The resulting DataFrame will be posts where the word has the greatest significance and specificity compared to the other posts.

If the resulting DataFrame is empty, lower the threshold from `.5` to something lower like `.3`.

In [None]:
# Subsetting one DF with the mask of another DF
tfidf_someword_df = df[tfidf_df['SOME_TERM'] > .5]
tfidf_someword_df.head(3)

The first post from that DataFrame is the post in which your chosen word has the most significance – according to TF-IDF, at least.

In [None]:
print(tfidf_someword_df['selftext'].iloc[0])

## Using TF-IDF Correlations to Explore Biases

In [None]:
corr = tfidf_df.corr()

💭 **Reflection**: Pick two words you are interested in comparing. Ideally, they should be binary constructs like "man" and "woman", or "progressive" and "conservative", or "Islam" and "Christianity". 
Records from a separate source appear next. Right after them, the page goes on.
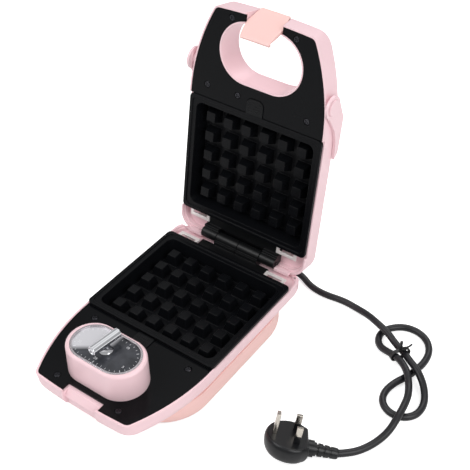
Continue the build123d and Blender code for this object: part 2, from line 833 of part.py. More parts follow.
with BuildPart() as handle_pivots:
    for side in (-1, 1):
        low, high = sorted((62.4 * side, (bail_outside - 0.2) * side))
        cross_rod((bail_y, bail_z), 3.0, low, high)

swing_open(handle_pivots)
handle_pivots.part.label = "handle_pivots"
export_step(handle_pivots.part, "parts/handle_pivots.step")

# Cord bushing: flanged grommet with a ribbed, tapered sleeve, behind the pedestal
with BuildPart() as cord_bushing:
    with BuildSketch(Plane.XY.offset(gland_z)) as bushing_half:
        with BuildLine():
            Polyline(
                (gland_x, 68.0),
                (gland_x + 5.6, 68.0),
                (gland_x + 5.6, 71.8),
                (gland_x + neck_radius, 71.8),
                (gland_x + neck_radius, 76.2),
                (gland_x + 6.8, 76.2),
                (gland_x + 6.8, 78.2),
                (gland_x + 5.4, 78.2),
                (gland_x + 4.1, bushing_end),
                (gland_x, bushing_end),
                close=True,
            )
        make_face()
    revolve(bushing_half.sketch, axis=Axis((gland_x, 0, gland_z), (0, 1, 0)))

cord_bushing.part.label = "cord_bushing"
export_step(cord_bushing.part, "parts/cord_bushing.step")

# Plug, lying on its back with its pins up, in a frame of its own
plug_plane = Plane(plug_face, x_dir=plug_x, z_dir=plug_z)

with BuildPart() as floor_block:
    slab((0, 300), (-200, 200), (-60, 0))


def plug_outline(depth, inset):
    """Outline of the plug's body below its face: round at one end, cut at the cord's end."""
    cut = 10 - inset
    shoulder = 4.5 - inset / 2
    half = 17.5 - inset
    with BuildSketch(plug_plane.offset(-depth)) as outline:
        with BuildLine():
            Line((cut, 3.5 - half), (cut, half - 3.5))
            Line((cut, half - 3.5), (shoulder, half))
            ThreePointArc((shoulder, half), (inset - 23.5, 0), (shoulder, -half))
            Line((shoulder, -half), (cut, 3.5 - half))
        make_face()
    return outline.sketch


with BuildPart() as plug_pins:
    with BuildSketch(plug_plane) as earth_section:
        with Locations((-pin_span, 0)):
            Rectangle(3.0, 6.0)
    extrude(earth_section.sketch, amount=17.3)
    with BuildSketch(plug_plane) as live_sections:
        with Locations((0, -pin_span / 2), (0, pin_span / 2)):
            Rectangle(4.8, 3.0)
    extrude(live_sections.sketch, amount=13.5)

plug_pins.part.label = "plug_pins"
export_step(plug_pins.part, "parts/plug_pins.step")

# Ribbed strain relief: rings round a sleeve, drawn as one turned form
relief_plane = plug_plane.offset(-relief_depth)
relief_axis = Axis(relief_plane.origin, relief_plane.x_dir)

with BuildPart() as plug_relief:
    with BuildSketch(relief_plane) as relief_half:
        with BuildLine():
            outline = [(8.5, 0), (8.5, 6.5), (15, 6.5), (15, 5.4)]
            for ring in range(3):
                start = 17 + 5 * ring
                ridge = 5.3 - 0.3 * ring
                outline += [(start, ridge), (start, 4.0), (start + 1.6, 4.0), (start + 1.6, ridge - 0.1)]
            outline += [(relief_end - 1, 4.4), (relief_end, 3.8), (relief_end, 0)]
            Polyline(*outline, close=True)
        make_face()
    revolve(relief_half.sketch, axis=relief_axis)
    add(floor_block.part, mode=Mode.SUBTRACT)

plug_relief.part.label = "plug_relief"
export_step(plug_relief.part, "parts/plug_relief.step")

with BuildPart() as plug_body:
    loft(
        [
            plug_outline(0, 1.2),
            plug_outline(1.5, 0.2),
            plug_outline(8, 0),
            plug_outline(plug_thick - 3, 1.5),
            plug_outline(plug_thick, 6),
        ]
    )
    add(floor_block.part, mode=Mode.SUBTRACT)
    add(plug_relief.part, mode=Mode.SUBTRACT)

plug_body.part.label = "plug_body"
export_step(plug_body.part, "parts/plug_body.step")

# Power cord: route on the floor, over itself twice at the tie and once at each loop
cord_route = [
    (gland_x, bushing_end, gland_z),
    (gland_x, 99.3, gland_z),
    (18, 108.7, 11),
    (26.1, 115.2, 7.5),
    (42.2, 117.6, 4),
    (57.1, 109.7, 3.2),
    (72.9, 108, 3),
    (91, 111, 3),
    (105.9, 109.2, 3.5),
    (119.1, 104.9, 6.5),
    (131, 98.3, 10),
    (145.2, 92.6, 10),
    (156.7, 86.4, 8),
    (166.6, 81.3, 9),
    (174.5, 75.2, 10.2),
    (185.9, 68.7, 10.2),
    (196.3, 60.4, 6),
    (203.7, 48, 3.2),
    (204.8, 35.1, 3),
    (199.6, 26.2, 3),
    (190.8, 22, 3),
    (181.2, 23.6, 3),
    (174, 30.4, 3),
    (171.7, 40.6, 3),
    (174, 52.4, 3),
    (178.7, 62.6, 3),
    (182.1, 74, 3),
    (184, 87.6, 3),
    (181.9, 99.9, 3),
    (175.5, 109.4, 3),
    (166, 114.6, 3),
    (155.8, 114.8, 3),
    (147.5, 111.2, 3),
    (140.4, 103.6, 3),
    (137.7, 95.4, 3),
    (139.4, 86.9, 3),
    (144.8, 80.2, 4),
    (152.6, 75.9, 7),
    (162.1, 74, 9),
    (171.2, 69.4, 10.2),
    (179.7, 62.2, 10.2),
    (186.3, 52.9, 7.5),
    (190.9, 42.4, 8),
    (193.3, 32.2, 10.2),
    (195, 17.1, 10.2),
    (194.6, 3.8, 5.5),
    (191.2, -8.5, 3.2),
    (186.2, -20.1, 3),
    (179.8, -29.2, 3.05),
]
cord_end = plug_plane.from_local_coords((relief_end - 1, 0, -relief_depth))
cord_points = [Vector(*point) for point in cord_route] + [Vector(*cord_end)]
cord_runs = [after - before for before, after in zip(cord_points, cord_points[1:])]
cord_radii = []
for before, after in zip(cord_runs, cord_runs[1:]):
    half_turn = radians(before.get_angle(after) / 2)
    cord_radii.append(0.45 * min(before.length, after.length) / tan(half_turn))
print("cord radii", [round(radius, 1) for radius in cord_radii])

with BuildPart() as power_cord:
    with BuildLine() as cord_path:
        FilletPolyline(*cord_points, radius=cord_radii)
    with BuildSketch(Plane(cord_points[0], z_dir=cord_runs[0])) as cord_section:
        Circle(cord_diameter / 2)
    sweep(cord_section.sketch, path=cord_path.wire())

print("cord length", round(cord_path.wire().length, 1))
print("cord volume share", power_cord.part.volume / (pi * cord_diameter**2 / 4 * cord_path.wire().length))
power_cord.part.label = "power_cord"
export_step(power_cord.part, "parts/power_cord.step")

# Twist tie: wire loop round the two upper strands, with a twisted tail
with BuildPart() as twist_tie:
    tie_plane = Plane((164.5, 78.0, 8.9), x_dir=(0.52, 0.85, 0), z_dir=(0.85, -0.52, 0))
    with BuildSketch(tie_plane) as tie_ring:
        SlotOverall(18.8, 10.2)
        SlotOverall(17.2, 8.6, mode=Mode.SUBTRACT)
    extrude(tie_ring.sketch, amount=1.6, both=True)
    with BuildSketch(tie_plane.offset(-0.8)) as tie_tail:
        with Locations((0, 9.5)):
            Rectangle(1.8, 11)
    extrude(tie_tail.sketch, amount=1.6)

twist_tie.part.label = "twist_tie"
export_step(twist_tie.part, "parts/twist_tie.step")
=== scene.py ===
"""Sandwich and waffle maker: finishes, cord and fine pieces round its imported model.

Laid out as an add-on and run as a script. Lengths are metres, in the model's frame:
the feet stand on Z = 0, the hinge is towards +Y and the latch towards -Y.
"""

from math import cos, pi, radians, sin

import bpy
from mathutils import Matrix, Vector


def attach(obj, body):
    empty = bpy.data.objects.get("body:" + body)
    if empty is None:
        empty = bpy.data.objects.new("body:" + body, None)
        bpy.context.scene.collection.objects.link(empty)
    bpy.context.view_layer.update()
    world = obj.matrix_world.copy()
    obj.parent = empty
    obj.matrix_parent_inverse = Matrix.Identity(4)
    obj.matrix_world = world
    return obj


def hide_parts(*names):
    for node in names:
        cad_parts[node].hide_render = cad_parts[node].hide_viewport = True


bl_info = {
    "name": "Sandwich and waffle maker",
    "version": (1, 0, 0),
    "blender": (4, 5, 0),
    "location": "3D View > Sidebar > Waffle maker",
    "description": "Finishes, cord and fine pieces of a small hinged cooker",
    "category": "Object",
}

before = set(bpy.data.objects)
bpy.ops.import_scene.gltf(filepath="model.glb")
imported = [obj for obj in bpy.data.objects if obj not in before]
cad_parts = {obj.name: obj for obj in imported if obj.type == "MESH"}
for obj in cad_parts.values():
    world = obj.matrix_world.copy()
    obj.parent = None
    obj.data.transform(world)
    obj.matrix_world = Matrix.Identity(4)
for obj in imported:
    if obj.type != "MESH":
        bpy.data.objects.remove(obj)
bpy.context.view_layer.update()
MM = 0.001

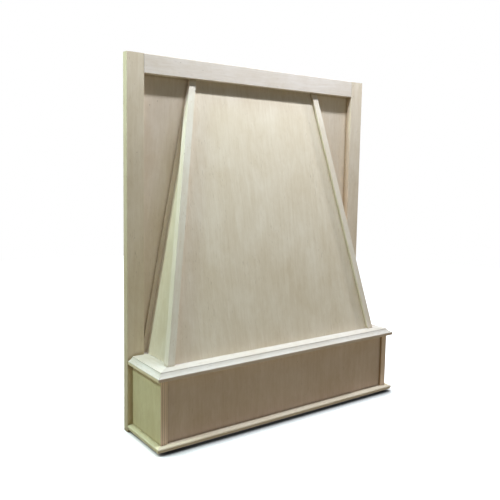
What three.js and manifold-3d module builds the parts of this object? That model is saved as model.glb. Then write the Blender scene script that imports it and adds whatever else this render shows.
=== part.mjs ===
// Wooden range hood cover: a back frame that fits flush between two wall cabinets, a tapered
// chimney that leans back to the frame's top rail, a mitred ledge moulding and an apron box
// whose open underside takes a metal liner. Millimetres, +Z up, the front faces -Y.

import * as THREE from 'three';
import { mergeVertices } from 'three/addons/utils/BufferGeometryUtils.js';
import Module from 'manifold-3d';

const wasm = await Module();
wasm.setup();

// ---------------------------------------------------------------- driving dimensions

const WIDTH = 762; // over the stiles: fills a 30 in gap between cabinets
const HEIGHT = 901.7; // full length of the stiles
const STOCK = 19.05; // frame lumber thickness
const FRAME_FACE = 44.45; // face width of stiles and rail
const EASE = 0.8; // small chamfer on exposed long edges
const GAP = 0.3; // clearance between neighbouring pieces

const RECESS_PLY = 6; // plywood behind the frame, beside the chimney
const RECESS_LAP = 31; // how far that plywood laps behind the stile
const RECESS_RAIL_LAP = 10; // and behind the rail, clear of the screw pockets

const FOOT_HALF_WIDTH = 336.2; // chimney's outer half width where it stands on the ledge
const HEAD_HALF_WIDTH = 208.1; // and where it meets the rail's underside
const FOOT_REACH = 119.6; // chimney's front ahead of the frame's face, at the foot
const HEAD_REACH = -10.9; // at the head it lies behind the frame's face
const TRIM = 18; // corner strips, seen from the front and from the side
const PANEL_PLY = 9.5; // chimney front panel
const SIDE_PLY = 12; // chimney side panels
const SIDE_SETBACK = 11; // side panels inside the strips' outer face
const SCRIBE_THICKNESS = 4; // strip that covers the joint of side and recess panels
const PANEL_TUCK = 8; // how far the front panel runs up behind the rail
const CLEAT = 18; // square glue strips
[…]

Change the `WORD1` and `WORD2` values to two binary concepts you are interested in comparing. Also change the `by=` argument to one of the words you picked.
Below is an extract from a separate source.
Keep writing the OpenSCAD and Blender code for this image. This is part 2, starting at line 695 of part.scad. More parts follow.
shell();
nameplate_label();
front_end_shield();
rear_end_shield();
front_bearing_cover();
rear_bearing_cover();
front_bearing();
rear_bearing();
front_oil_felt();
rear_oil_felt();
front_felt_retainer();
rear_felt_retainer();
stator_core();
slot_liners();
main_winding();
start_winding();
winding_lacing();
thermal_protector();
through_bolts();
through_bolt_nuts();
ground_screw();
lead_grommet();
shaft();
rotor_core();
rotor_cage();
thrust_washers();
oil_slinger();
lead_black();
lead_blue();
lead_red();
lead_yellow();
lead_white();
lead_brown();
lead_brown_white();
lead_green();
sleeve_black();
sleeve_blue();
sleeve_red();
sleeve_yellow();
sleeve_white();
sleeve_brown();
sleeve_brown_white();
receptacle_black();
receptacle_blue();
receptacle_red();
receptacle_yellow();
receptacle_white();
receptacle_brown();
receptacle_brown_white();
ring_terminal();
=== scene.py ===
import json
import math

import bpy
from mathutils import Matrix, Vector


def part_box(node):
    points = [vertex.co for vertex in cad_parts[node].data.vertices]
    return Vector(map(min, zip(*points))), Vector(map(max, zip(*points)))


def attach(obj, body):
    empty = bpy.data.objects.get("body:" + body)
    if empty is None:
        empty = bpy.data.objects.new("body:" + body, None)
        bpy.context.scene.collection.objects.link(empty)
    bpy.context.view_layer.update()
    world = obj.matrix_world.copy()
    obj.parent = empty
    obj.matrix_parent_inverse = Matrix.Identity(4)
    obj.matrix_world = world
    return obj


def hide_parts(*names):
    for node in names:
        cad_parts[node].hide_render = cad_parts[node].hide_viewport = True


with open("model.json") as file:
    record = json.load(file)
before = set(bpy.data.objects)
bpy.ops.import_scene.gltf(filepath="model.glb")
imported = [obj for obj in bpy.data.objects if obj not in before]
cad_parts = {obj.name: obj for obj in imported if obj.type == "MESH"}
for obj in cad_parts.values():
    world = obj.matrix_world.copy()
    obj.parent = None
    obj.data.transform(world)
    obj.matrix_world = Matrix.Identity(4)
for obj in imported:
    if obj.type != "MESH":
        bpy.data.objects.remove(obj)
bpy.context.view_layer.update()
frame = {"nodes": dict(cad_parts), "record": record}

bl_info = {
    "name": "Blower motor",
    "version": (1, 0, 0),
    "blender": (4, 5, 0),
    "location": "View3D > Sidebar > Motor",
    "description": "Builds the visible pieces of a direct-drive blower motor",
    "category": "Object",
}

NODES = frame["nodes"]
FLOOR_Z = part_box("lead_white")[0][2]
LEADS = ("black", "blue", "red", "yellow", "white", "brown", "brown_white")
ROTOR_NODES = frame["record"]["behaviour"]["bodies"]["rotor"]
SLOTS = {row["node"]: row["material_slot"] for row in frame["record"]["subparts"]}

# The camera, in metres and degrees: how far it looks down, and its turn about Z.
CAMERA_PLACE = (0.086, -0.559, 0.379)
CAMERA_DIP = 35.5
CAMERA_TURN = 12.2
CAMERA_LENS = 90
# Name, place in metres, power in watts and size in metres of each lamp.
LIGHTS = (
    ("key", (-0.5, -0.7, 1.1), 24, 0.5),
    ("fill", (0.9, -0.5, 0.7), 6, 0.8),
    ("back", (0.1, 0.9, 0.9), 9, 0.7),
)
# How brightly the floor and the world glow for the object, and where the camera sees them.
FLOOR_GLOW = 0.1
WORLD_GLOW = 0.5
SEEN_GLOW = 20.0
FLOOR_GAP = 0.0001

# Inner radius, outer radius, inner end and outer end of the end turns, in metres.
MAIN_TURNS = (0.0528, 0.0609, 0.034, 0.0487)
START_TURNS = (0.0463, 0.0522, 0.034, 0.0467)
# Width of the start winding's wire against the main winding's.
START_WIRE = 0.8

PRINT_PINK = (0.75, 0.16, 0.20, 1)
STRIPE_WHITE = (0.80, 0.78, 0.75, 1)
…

The resulting DataFrame will be a list of words ordered by the amount of correlation with the word you picked when setting the `by=` argument. These correlations are a rough representation of other words that are frequently co-occurring with the word you picked.

In [None]:
corr[['WORD1','WORD1']].sort_values(by='WORD1_OR_WORD2',ascending=False)[:30]

## 💭 Reflection: 

- Do these related terms make sense? 
- Do you see some terms that could be indicative of a bias towards a binary construct in the data?